The stowaways could request asylum. If any have relatives in this country, they could also petition to stay here.

The container in question had been flagged for a special examination, according to Milne.

One Harbor Island source said it was flagged because the sender was a first-time shipper. Winchell and Milne declined to identify the shipper of the container, or why it was flagged.

Had the people inside not gotten out in the middle of the night, they would have been spotted inside the container by X-ray. "They would have been caught one way or another," Winchell said.

SMUGGLING CASES

Hundreds of people being smuggled from China have been caught at West Coast ports since 1999. A post-9/11 crackdown has reduced the number of documented incidents, authorities said. The cases include:

  • April 2, 2005 -- Twenty-nine stowaways -- all men -- are arrested at the Port of Los Angeles. They were smuggled inside two 40-foot-long containers aboard the NYK Artemis.

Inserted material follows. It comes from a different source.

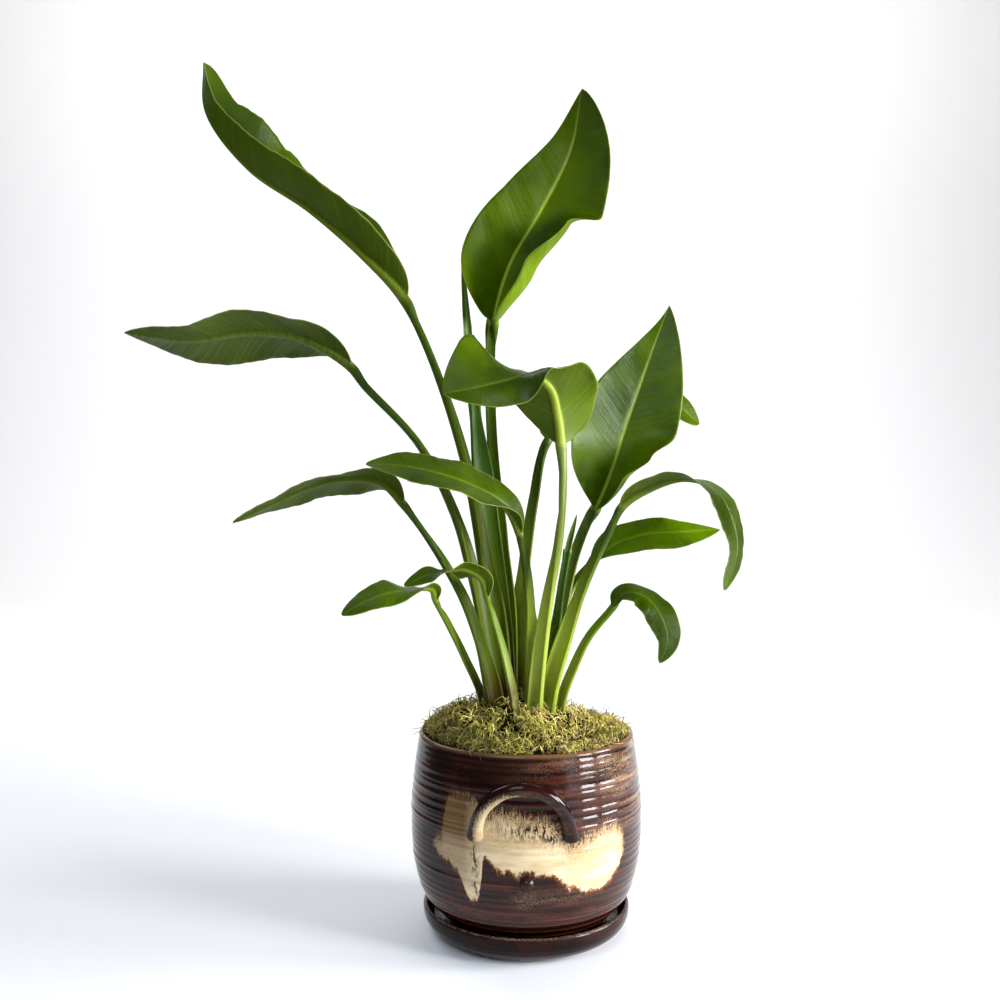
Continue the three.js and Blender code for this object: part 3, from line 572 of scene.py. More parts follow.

  • April, 10, 2001 -- Thirty-six are found in "horrific" conditions on the container ship Pretty River in Vancouver, B.C. They had intended to escape in Long Beach, Calif.

  • Jan. 10, 2001 -- Twenty are arrested in Los Angeles after being smuggled aboard the M/V MSC California.

  • Jan. 10, 2000 -- Immigration agents intercept a container at Terminal 18 on Seattle's Harbor Island. Three of the 18 stowaways died of thirst and starvation on the Cape May. Several Chinese nationals living in the United States were prosecuted in connection with the smuggling ring. On Jan. 11, 19 stowaways are found in a container from another ship.

  • Jan. 5, 2000 -- Fourteen are arrested after getting off the Norasia Shamsha in Seattle.

  • Jan. 4, 2000 -- Twenty-five stowaways are found in two containers on the NYK California Jupiter in Vancouver, B.C.

  • Jan. 2, 2000 -- INS agents arrest 12 stowaways and three accomplices as the OOCL Faith docks in Seattle.

  • Oct. 29, 1999 -- Suspected stowaways escape after getting off the Sealand Reliance in Tacoma.

  • Oct. 5, 1999 -- Fifty-four stowaways and 24 crew members are arrested in Long Beach.

  • April 18, 1999 -- Nineteen stowaways are arrested in Tacoma after arriving aboard the Sealand Navigator.